The council approved moving forward with the draft Valencia Community Neighborhood Law, a step that situates the measure within the broader framework of the Next Generation Recovery Fund. This fund, amounting to 750,000 million euros, was authorized to mitigate the socioeconomic impacts of the pandemic and will guide the policy’s implementation.
Currently, Valencia lacks a comprehensive legal regime that coordinates rehabilitation, renewal, and urban revitalization while embracing a holistic view of life in neighborhoods beyond the physical streets and buildings.
Hence, the preliminary Neighborhood Law draft establishes a regulatory framework that guarantees the right of every resident to live in a safe, sustainable, inclusive, and universally accessible environment. The law aims to promote personal growth, social cohesion, gender equality, and a shared cultural identity.
targets
Specifically, the Valencia regulations emphasize three main goals. First, support for single‑parent households, seniors, unemployed youth, and immigrant communities, among others.
Second, it seeks to address urban deficiencies that affect housing quality, access to services, and the dynamics of housing segregation and social inequality. These issues tend to hit certain neighborhoods hardest.
Third, the law aims to strengthen civic life and neighborhood associations, empowering residents to participate in projects that improve facilities and living conditions for all.
Rehabilitation
The Consell recognizes urban deprivation as a shared challenge and positions urban rehabilitation, renewal, and revitalization as top priorities for Valencian municipalities in the 21st century.
Attention is drawn to areas facing abandonment, obsolescence, or degradation of the built environment, especially where unemployment, low incomes, and social vulnerabilities such as gender, ethnicity, age, or disability contribute to risk.
Valencia also contains suburban zones with deep social tensions arising from fast growth, uneven planning, and intra‑city disparities. These areas experience overcrowding, signs of segregation, marginalization, and developmental dysfunctions.
The COVID-19 health crisis further exposed city weaknesses and underscored the need for more effective urban management.
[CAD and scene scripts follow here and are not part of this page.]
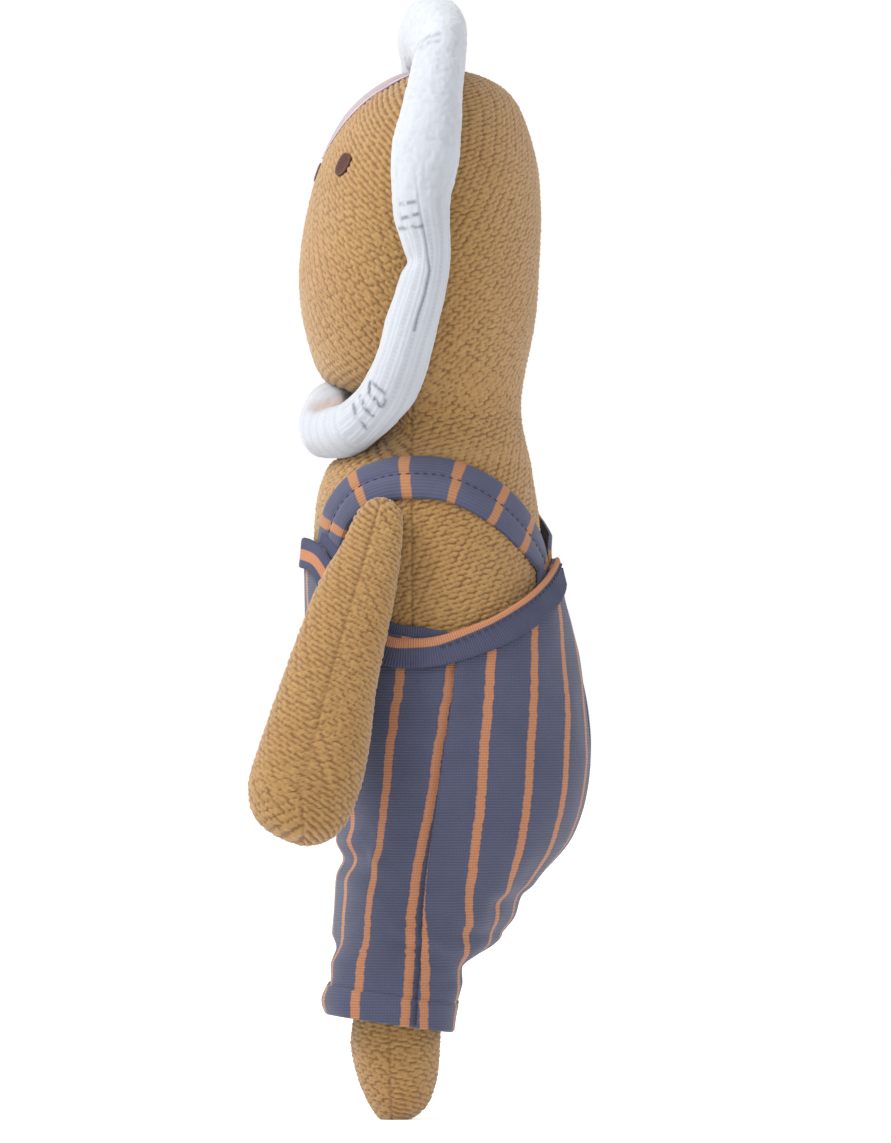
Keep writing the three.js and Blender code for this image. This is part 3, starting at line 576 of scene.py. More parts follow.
bump = add_node(tree, "Bump", {"Height": fibres, "Strength": 0.5, "Distance": 0.0002})
connect(shader, {"Base Color": colour, "Normal": bump, "Roughness": 0.9, "Specular IOR Level": 0.25,
                 "Sheen Weight": 0.3, "Sheen Roughness": 0.5})

mane_roll = make_piece("mane_roll", mane_base + mane_normals * mane_height[..., None], white_rib_knit,
                       closed=True, pit=mane_pit, mark=marks, shaded=0.8 * chin_fold)
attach(mane_roll, "head")
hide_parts("mane_sleeve", "mane_filling")

# ---------------------------------------------------------------------------------------------
# Eyes and nose: embroidered in dark brown thread, in satin stitches side by side that stand a
# little proud of the knit.

# Mercerised cotton thread: a soft satin shine on dark brown strands, with painted shade between them
brown_thread, tree, shader = new_material("mercerised_brown_thread")
place = add_node(tree, "TexCoord", {}, "Object")
pit = add_node(tree, "Attribute", {}, "Fac", attribute_name="pit")
twist = add_node(tree, "TexNoise", {"Vector": place, "Scale": 1500, "Detail": 2}, "Fac")
strands = add_node(tree, "Mix", {0: twist, 6: "3c1b12", 7: "5e3224"}, 2, data_type="RGBA")
colour = add_node(tree, "Mix", {0: pit, 6: strands, 7: "1d0f0c"}, 2, data_type="RGBA")
connect(shader, {"Base Color": colour, "Roughness": 0.5, "Specular IOR Level": 0.4})
strand = 0.62  # how wide a satin stitch is


def closed_pad(name, top, under, material, **values):
    """A thin piece from the rows of its top and of its underside, closed all round."""
    points = np.concatenate([top, under[:, ::-1]], axis=1)
    return make_piece(name, points, material, ends=(points[0].mean(axis=0), points[-1].mean(axis=0)), **values)


def embroidery(name, place, angle, outline, lean, stand_out, zigzag):
    """A closed pad of satin stitches on the head, which lie across it. The outline gives half its
    height and width, how much it widens upwards and how round it is."""
    heights = np.linspace(-1, 1, 90)[:, None]
    shares = np.linspace(-1, 1, 41)[None, :]
    half_height, widest, swell, roundness = outline
    half_width = widest * (1 + swell * heights) * (1 - np.abs(heights) ** roundness) ** (1 / roundness) + 0.1
    x = half_width * shares
    y = half_height * heights + np.zeros_like(x)
    right = unit(body.slopes(place, angle)[1])
    up = unit(np.cross(body.normal(place, angle), right))
    cos_lean, sin_lean = math.cos(lean), math.sin(lean)
    moves = (x * cos_lean - y * sin_lean)[..., None] * right + (x * sin_lean + y * cos_lean)[..., None] * up
    places, angles = body.shift(place, angle, moves)
    surface, normal = body.surface(places, angles), body.normal(places, angles)
    lumps = lumpy(surface, 0.5)
    dome = np.sqrt(np.clip(1 - shares ** 4, 0, 1)) * np.sqrt(np.clip(1 - heights ** 6, 0, 1))
    ridge = np.abs(np.sin(np.pi * (y + zigzag * np.abs(shares)) / strand)) ** 0.6
    top = surface + normal * (lumps + 0.5 + dome * (stand_out - 0.5 + 0.42 * (ridge - 0.6)))[..., None]
    under = surface + normal * (lumps + 0.15 - 0.6 * dome)[..., None]
    # Painted shade between the satin stitches, and all over the underside
    pad = closed_pad(name + "_stitches", top, under, brown_thread,
                     pit=np.concatenate([1 - ridge, np.ones_like(ridge)], axis=1))
    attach(pad, "head")
    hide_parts(name)


eye_outline = (3.75, 3.05, 0.1, 2.4)
for side, name in ((1, "left_eye"), (-1, "right_eye")):
    embroidery(name, 16.93, side * math.radians(41.5), eye_outline, side * math.radians(-14), 0.95, 0.5)
nose_outline = (3.1, 5.2, 0.6, 3.0)
embroidery("nose", 16.86, 0.0, nose_outline, 0.0, 0.85, 0.0)

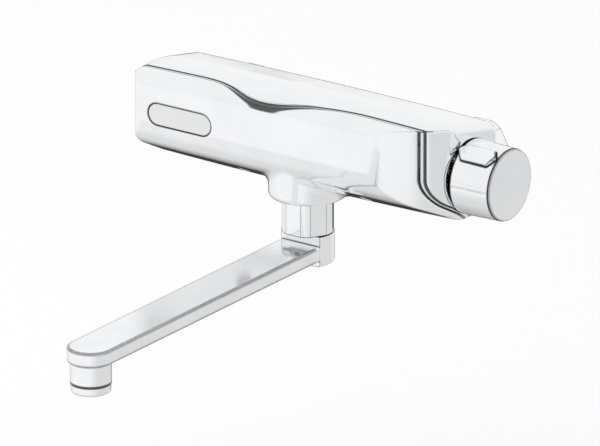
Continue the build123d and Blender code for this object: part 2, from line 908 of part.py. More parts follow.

Within these contexts, Valencia’s urban fabric features a network of mid‑sized cities centered around valuable historic cores that anchor collective identity. Since the 1950s, dense residential areas grew around these cores, often with varying construction quality.
There was a period when large housing estates were promoted alongside state‑led conservation and development projects. This coexistence extended to peripheral settlements, frequently self‑built by residents, which have undergone substantial renovation since 1979.
Public intervention, therefore, cannot rely solely on remedial or urbanizing actions. A comprehensive approach is required—integrating social, economic, and environmental strategies with real governance that prioritizes the needs of settled populations.